On Wednesday, however, a spokesman for the Pakistani Taliban, Shahidullah Shahid, announced that the group's central leadership has unanimously decided to end the ceasefire, accusing the government of failing to respond positively to Taliban demands.
 
He insisted the group would be willing to continue the peace process if the government responds positively to its demands.

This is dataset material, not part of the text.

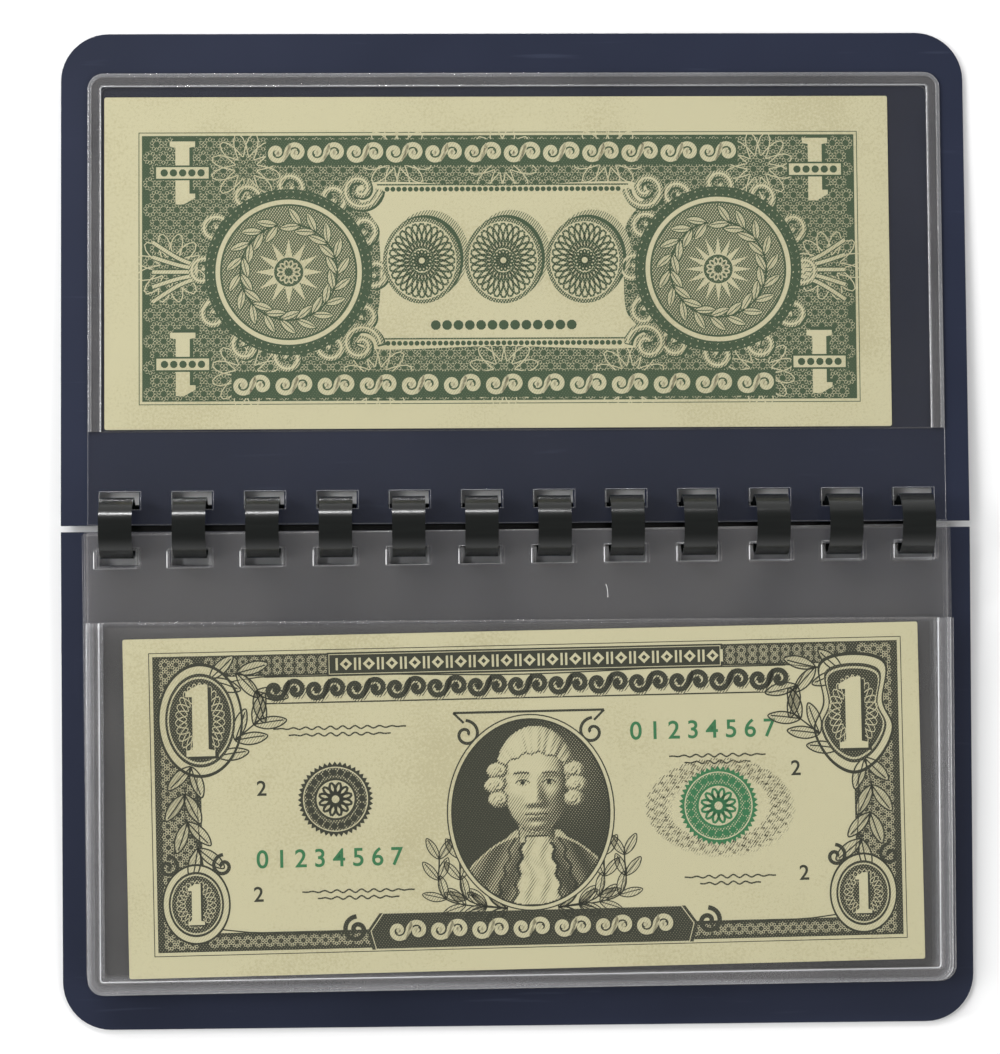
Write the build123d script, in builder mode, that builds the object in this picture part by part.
"""A comb-bound pocket album for banknotes, lying open on a table with its front cover and first page turned.

Twelve leaves hang on one plastic comb: two covers and ten clear pages. Every leaf turns about the comb's
axis, with its slots riding on the rings. A page is two films, a full sheet and a smaller window welded to
it along three sides, and its pocket opens towards the comb. Two pockets hold a note.

The frame: +X runs along the comb, +Y towards the open front cover, +Z up. The origin is on the table, under
the comb's axis. Sizes are in millimetres and angles in degrees.
"""

import os
from math import acos, asin, atan2, cos, degrees, hypot, radians, sin, sqrt

from build123d import *

os.makedirs("parts", exist_ok=True)

# The note that the album is made for.
NOTE_LENGTH = 156.1
NOTE_HEIGHT = 66.3
NOTE_THICKNESS = 0.11
NOTE_CORNER = 0.4

# A page: how much room the pocket leaves round the note, its welds and its films.
POCKET_SIDE_PLAY = 4.15
POCKET_DEPTH_PLAY = 2.4
POCKET_GAP = 0.18
POCKET_CORNER = 1.5
WELD_WIDTH = 2.8
FILM_THICKNESS = 0.15
BINDING_STRIP = 18.5
PAGE_CORNER = 3.2
PAGE_COUNT = 10
PAGE_AIR = 0.12

# A cover, and how far it stands proud of the pages.
COVER_SIDE_MARGIN = 5.0
COVER_OUTER_MARGIN = 8.0
COVER_THICKNESS = 0.8
COVER_CORNER = 9.5
COVER_AIR = 0.05

# The comb.
RING_OUTER_RADIUS = 6.0
COMB_THICKNESS = 0.45
RING_WIDTH = 6.5
RING_PITCH = 14.2875
SPINE_OVERHANG = 0.3
SPINE_FLARE = 0.8
SPINE_EDGE_SETBACK = 3.65
TIP_RADIUS = 4.0
TIP_ARC = 42.0
TIP_CORNER = 1.4

# The slots that hang a leaf on the rings: their play beside and outside a ring, and the least land at each end.
SLOT_SIDE_PLAY = 0.75
SLOT_OUTER_PLAY = 1.3
SLOT_END_LAND = 2.0

# Clearances.
LEAF_EDGE_GAP = 0.7
RING_CLEARANCE = 0.12
SPINE_CLEARANCE = 0.12
SPINE_TILT_ALLOWANCE = 2.5

# How the two notes lie in their pockets: along the comb, in from the pocket's mouth, and askew, as how much
# further out one end lies than the other.
FIRST_NOTE_SHIFT = 3.6
FIRST_NOTE_INSET = 0.4
FIRST_NOTE_SKEW = 0.0
SECOND_NOTE_SHIFT = 1.0
SECOND_NOTE_INSET = 1.4
SECOND_NOTE_SKEW = 1.25

# The slots' play lets the pages lie askew: how far the pile's top page is turned about the comb's middle, with
# the lowest one square, and how far a page strays along the comb. The stray runs through a wave, page by page.
PILE_SKEW = 0.45
PAGE_STRAY = 0.4
STRAY_STEP = 137.5

# Pages and covers take their outline from the note.
pocket_width = NOTE_LENGTH + 2 * POCKET_SIDE_PLAY
pocket_depth = NOTE_HEIGHT + POCKET_DEPTH_PLAY
page_width = pocket_width + 2 * WELD_WIDTH
page_depth = BINDING_STRIP + pocket_depth + WELD_WIDTH
cover_width = page_width + 2 * COVER_SIDE_MARGIN
cover_depth = page_depth + COVER_OUTER_MARGIN

# The stack, measured along the leaves' normal from the comb's axis.
page_thickness = 2 * FILM_THICKNESS + POCKET_GAP
page_pitch = page_thickness + PAGE_AIR
pages_half = PAGE_COUNT * page_pitch / 2
cover_inner = pages_half + COVER_AIR
cover_outer = cover_inner + COVER_THICKNESS

# The rings, and the slots that clear them through a whole turn.
ring_mean_radius = RING_OUTER_RADIUS - COMB_THICKNESS / 2
ring_inner_radius = RING_OUTER_RADIUS - COMB_THICKNESS
slot_width = RING_WIDTH + 2 * SLOT_SIDE_PLAY
slot_start = sqrt((ring_inner_radius - RING_CLEARANCE) ** 2 - cover_outer**2)
slot_end = RING_OUTER_RADIUS + SLOT_OUTER_PLAY
ring_count = int((page_width - slot_width - 2 * SLOT_END_LAND) / RING_PITCH) + 1

# The spine is an arc under the stack. It starts where the outermost leaf stops, and flares outwards so that
# the rings' tips tuck in behind its free edge.
root_angle = degrees(asin((cover_outer + SPINE_CLEARANCE) / ring_inner_radius)) + SPINE_TILT_ALLOWANCE
spine_start = 180 + root_angle
spine_arc = 180 - 2 * root_angle - SPINE_EDGE_SETBACK
spine_radius = ring_mean_radius + SPINE_FLARE
spine_length = (ring_count - 1) * RING_PITCH + RING_WIDTH + 2 * SPINE_OVERHANG
spine_shift_y = -SPINE_FLARE * cos(radians(spine_start))
spine_shift_z = -SPINE_FLARE * sin(radians(spine_start))

# The album stands on its spine and on the outer edges of its covers, which slope down to the table.
axis_height = spine_radius + COMB_THICKNESS / 2 - spine_shift_z
cover_edge = LEAF_EDGE_GAP + cover_depth
cover_reach = hypot(cover_outer, cover_edge)
tilt = degrees(atan2(cover_edge, cover_outer) - acos(axis_height / cover_reach))


def leaf_plane(turned, offset, page=0):
    """The plane of a leaf's lower face in the closed stack, at offset from the comb's axis. -Y runs outwards.

    A cover lies square to the comb. A page, given by its number, lies a little askew.
    """
    rise = sin(radians(tilt))
    run = cos(radians(tilt))
    normal = (0, -rise, -run if turned else run)
    stray = PAGE_STRAY * sin(radians(page * STRAY_STEP))
    skew = PILE_SKEW * (PAGE_COUNT - page) / (PAGE_COUNT - 2) if page > 1 else 0
    square = Plane(origin=(stray, 0, axis_height), x_dir=(1, 0, 0), z_dir=normal)
    return square.rotated((0, 0, skew)).offset(offset)


def draw_leaf(width, depth, corner):
    """A leaf's outline in the current sketch, with its outer corners rounded and one slot for each ring."""
    with Locations((0, -LEAF_EDGE_GAP)):
        outline = Rectangle(width, depth, align=(Align.CENTER, Align.MAX))
    fillet(outline.vertices().group_by(Axis.Y)[0], corner)
    with Locations((0, -slot_start)):
        with GridLocations(RING_PITCH, 0, ring_count, 1):
            Rectangle(slot_width, slot_end - slot_start, align=(Align.CENTER, Align.MAX), mode=Mode.SUBTRACT)


def draw_pocket(inset, corner, mouth_length=0.0):
    """The pocket's outline, inset from the page's edges, and mouth_length longer towards the comb."""
    mouth = LEAF_EDGE_GAP + BINDING_STRIP - mouth_length
    depth = pocket_depth + WELD_WIDTH + mouth_length - inset
    with Locations((0, -mouth)):
        outline = Rectangle(page_width - 2 * inset, depth, align=(Align.CENTER, Align.MAX))
    fillet(outline.vertices().group_by(Axis.Y)[0], corner)


def draw_arc_strip(centre, radius, start, sweep):
    """A strip of the comb's wall, seen along the comb, whose middle line is an arc."""
    with BuildLine() as outline:
        outer = CenterArc(centre, radius + COMB_THICKNESS / 2, start, sweep)
        inner = CenterArc(centre, radius - COMB_THICKNESS / 2, start, sweep)
        Line(outer @ 0, inner @ 0)
        Line(outer @ 1, inner @ 1)
    make_face(outline.edges())


def near(point, length):
    """A filter for the straight edges of one length whose middles lie on a line along X through point."""
    return lambda e: hypot(e.center().Y - point.X, e.center().Z - point.Y) < 0.01 and abs(e.length - length) < 0.01


def write(piece, name):
    """Labels a finished piece and writes its file."""
    piece.part.label = name
    export_step(piece.part, f"parts/{name}.step")


# The comb: one moulding, with a spine along its whole length and a ring at each slot.
comb_axis = Vector(0, axis_height)
spine_centre = comb_axis + Vector(spine_shift_y, spine_shift_z)
tip_direction = Vector(cos(radians(root_angle)), -sin(radians(root_angle)))
tip_centre = comb_axis + tip_direction * (ring_mean_radius - TIP_RADIUS)
tip_end_angle = radians(-root_angle - TIP_ARC)
tip_point = tip_centre + Vector(cos(tip_end_angle), sin(tip_end_angle)) * TIP_RADIUS
ring_places = [(i - (ring_count - 1) / 2) * RING_PITCH for i in range(ring_count)]

with BuildPart() as comb:
    with BuildSketch(Plane.YZ):
        draw_arc_strip(spine_centre, spine_radius, spine_start, spine_arc)
    extrude(amount=spine_length / 2, both=True)
    with BuildSketch(*[Plane.YZ.offset(x) for x in ring_places]):
        draw_arc_strip(comb_axis, ring_mean_radius, -root_angle, 180 + 2 * root_angle)
        draw_arc_strip(tip_centre, TIP_RADIUS, -root_angle - TIP_ARC, TIP_ARC)
    extrude(amount=RING_WIDTH / 2, both=True)
    fillet(comb.edges().filter_by(near(tip_point, COMB_THICKNESS)), TIP_CORNER)
write(comb, "comb")

# The covers. In the closed album the front one tops the stack, and here it is turned over.
with BuildPart() as front_cover:
    with BuildSketch(leaf_plane(True, cover_inner)):
        draw_leaf(cover_width, cover_depth, COVER_CORNER)
    extrude(amount=COVER_THICKNESS)
write(front_cover, "front_cover")

with BuildPart() as back_cover:
    with BuildSketch(leaf_plane(False, -cover_outer)):
        draw_leaf(cover_width, cover_depth, COVER_CORNER)
    extrude(amount=COVER_THICKNESS)
write(back_cover, "back_cover")

# The pages, numbered from the front. Only the first is turned.
for number in range(1, PAGE_COUNT + 1):
    turned = number == 1
    sheet_face = pages_half - number * page_pitch + PAGE_AIR / 2
    window_face = sheet_face + FILM_THICKNESS

    with BuildPart() as sheet:
        with BuildSketch(leaf_plane(turned, sheet_face, number)):
            draw_leaf(page_width, page_depth, PAGE_CORNER)
        extrude(amount=FILM_THICKNESS)
    write(sheet, f"page_{number:02d}_sheet")

    # The window film steps up from its welded rim to leave the pocket's gap under it.
    with BuildPart() as window:
        with BuildSketch(leaf_plane(turned, window_face, number)):
            draw_pocket(0, PAGE_CORNER)
        extrude(amount=FILM_THICKNESS)
        with BuildSketch(leaf_plane(turned, window_face, number)):
            draw_pocket(WELD_WIDTH - FILM_THICKNESS, POCKET_CORNER + FILM_THICKNESS)
        extrude(amount=POCKET_GAP + FILM_THICKNESS)
        with BuildSketch(leaf_plane(turned, window_face, number)):
            draw_pocket(WELD_WIDTH, POCKET_CORNER, mouth_length=WELD_WIDTH)
        extrude(amount=POCKET_GAP, mode=Mode.SUBTRACT)
    write(window, f"page_{number:02d}_window")


def lay_note(page, turned, shift, inset, skew):
    """A note in the middle of a page's pocket gap."""
    turn = degrees(asin(skew / NOTE_LENGTH))
    sheet_top = pages_half - page * page_pitch + PAGE_AIR / 2 + FILM_THICKNESS
    note_face = sheet_top + (POCKET_GAP - NOTE_THICKNESS) / 2
    middle = LEAF_EDGE_GAP + BINDING_STRIP + inset + NOTE_HEIGHT / 2
    with BuildPart() as note:
        with BuildSketch(leaf_plane(turned, note_face, page)):
            with Locations(Location((shift, -middle), turn)):
                RectangleRounded(NOTE_LENGTH, NOTE_HEIGHT, NOTE_CORNER)
        extrude(amount=NOTE_THICKNESS)
    return note


# One note in the turned page, shown from behind, and one in the page that faces the reader.
write(lay_note(1, True, -FIRST_NOTE_SHIFT, FIRST_NOTE_INSET, FIRST_NOTE_SKEW), "note_01")
write(lay_note(2, False, SECOND_NOTE_SHIFT, SECOND_NOTE_INSET, SECOND_NOTE_SKEW), "note_02")

print(f"covers {cover_width:.2f} x {cover_depth:.2f}, pages {page_width:.2f} x {page_depth:.2f}")
print(f"rings {ring_count}, slots {slot_start:.3f} mm from the axis, axis height {axis_height:.3f}, tilt {tilt:.3f}")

The militants have been demanding release of non-combatant prisoners and establishment of a so-called “peace zone” where Taliban leaders could move freely while they engage in talks with government negotiators. They also want suspension of military operations against Taliban associates.
 
Prime Minister Nawaz Sharif has been pursuing peace negotiations rather than ordering fresh army offensives to tackle years of militant violence that has killed thousands of Pakistanis.

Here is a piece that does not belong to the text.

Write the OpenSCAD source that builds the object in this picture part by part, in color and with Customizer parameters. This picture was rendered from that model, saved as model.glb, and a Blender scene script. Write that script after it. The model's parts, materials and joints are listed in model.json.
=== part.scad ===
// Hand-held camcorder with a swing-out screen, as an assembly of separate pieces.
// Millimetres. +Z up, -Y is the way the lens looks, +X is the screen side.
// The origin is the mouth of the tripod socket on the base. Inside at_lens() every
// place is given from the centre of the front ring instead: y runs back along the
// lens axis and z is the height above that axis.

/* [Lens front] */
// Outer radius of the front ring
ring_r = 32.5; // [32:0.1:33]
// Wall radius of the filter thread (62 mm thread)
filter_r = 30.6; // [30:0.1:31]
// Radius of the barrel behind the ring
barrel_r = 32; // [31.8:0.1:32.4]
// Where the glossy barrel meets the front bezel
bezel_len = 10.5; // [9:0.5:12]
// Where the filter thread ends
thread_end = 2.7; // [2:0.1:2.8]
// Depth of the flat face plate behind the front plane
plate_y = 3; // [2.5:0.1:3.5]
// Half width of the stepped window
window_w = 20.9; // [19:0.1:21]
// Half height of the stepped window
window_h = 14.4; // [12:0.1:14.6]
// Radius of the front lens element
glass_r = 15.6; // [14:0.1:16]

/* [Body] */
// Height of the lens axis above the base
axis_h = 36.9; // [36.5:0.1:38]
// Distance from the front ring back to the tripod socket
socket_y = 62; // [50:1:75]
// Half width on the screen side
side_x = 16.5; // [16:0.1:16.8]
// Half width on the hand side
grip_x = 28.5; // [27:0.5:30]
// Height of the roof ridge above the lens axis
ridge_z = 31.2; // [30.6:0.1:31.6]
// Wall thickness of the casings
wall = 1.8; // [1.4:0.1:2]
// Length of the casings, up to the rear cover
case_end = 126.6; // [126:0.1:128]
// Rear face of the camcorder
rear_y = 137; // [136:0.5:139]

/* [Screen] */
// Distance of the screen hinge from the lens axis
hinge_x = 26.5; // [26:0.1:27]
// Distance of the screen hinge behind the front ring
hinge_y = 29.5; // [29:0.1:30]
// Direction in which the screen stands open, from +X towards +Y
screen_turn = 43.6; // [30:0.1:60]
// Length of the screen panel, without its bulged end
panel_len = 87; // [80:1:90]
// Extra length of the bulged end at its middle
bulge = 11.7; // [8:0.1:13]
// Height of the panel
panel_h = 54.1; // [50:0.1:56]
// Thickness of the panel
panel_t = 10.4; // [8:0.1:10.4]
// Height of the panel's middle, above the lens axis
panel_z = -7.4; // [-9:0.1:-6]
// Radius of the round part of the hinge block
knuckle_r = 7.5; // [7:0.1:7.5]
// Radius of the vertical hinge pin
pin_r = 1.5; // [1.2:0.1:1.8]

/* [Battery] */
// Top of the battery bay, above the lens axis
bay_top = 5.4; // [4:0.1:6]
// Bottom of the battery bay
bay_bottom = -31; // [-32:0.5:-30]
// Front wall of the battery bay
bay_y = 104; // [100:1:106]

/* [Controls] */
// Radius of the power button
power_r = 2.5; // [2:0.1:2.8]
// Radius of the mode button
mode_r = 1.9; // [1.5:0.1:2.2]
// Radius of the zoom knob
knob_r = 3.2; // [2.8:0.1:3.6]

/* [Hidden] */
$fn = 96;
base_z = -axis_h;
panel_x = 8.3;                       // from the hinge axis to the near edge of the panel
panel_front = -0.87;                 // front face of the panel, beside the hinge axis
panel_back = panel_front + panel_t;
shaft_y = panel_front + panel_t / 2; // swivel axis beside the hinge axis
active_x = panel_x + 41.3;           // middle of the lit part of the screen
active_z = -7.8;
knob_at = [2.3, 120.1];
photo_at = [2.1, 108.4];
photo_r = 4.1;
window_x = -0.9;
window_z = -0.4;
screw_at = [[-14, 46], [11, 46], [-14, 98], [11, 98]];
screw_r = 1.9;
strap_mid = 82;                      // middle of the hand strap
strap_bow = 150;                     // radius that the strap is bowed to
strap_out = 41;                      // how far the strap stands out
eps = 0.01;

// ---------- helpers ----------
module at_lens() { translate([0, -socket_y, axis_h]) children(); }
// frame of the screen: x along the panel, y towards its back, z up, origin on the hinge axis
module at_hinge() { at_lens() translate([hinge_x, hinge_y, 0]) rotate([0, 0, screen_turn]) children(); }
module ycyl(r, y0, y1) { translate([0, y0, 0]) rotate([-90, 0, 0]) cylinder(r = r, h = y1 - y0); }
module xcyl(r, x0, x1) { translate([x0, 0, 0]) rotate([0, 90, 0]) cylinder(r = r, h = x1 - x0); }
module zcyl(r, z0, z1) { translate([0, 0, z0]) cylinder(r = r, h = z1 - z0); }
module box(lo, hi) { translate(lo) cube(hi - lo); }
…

Critics question whether it is possible to engage in peace talks with a group that advocates the overthrow of the government and seeks imposition of its brand of Islam in the country by violent means.   
 
Prominent attorney and human rights activist Asma Jahangir said the government’s anti-militancy policy seems to be going nowhere. She questioned the release of so-called non-combatant Taliban prisoners, fearing these men can pose a threat to those involved in bringing them to justice.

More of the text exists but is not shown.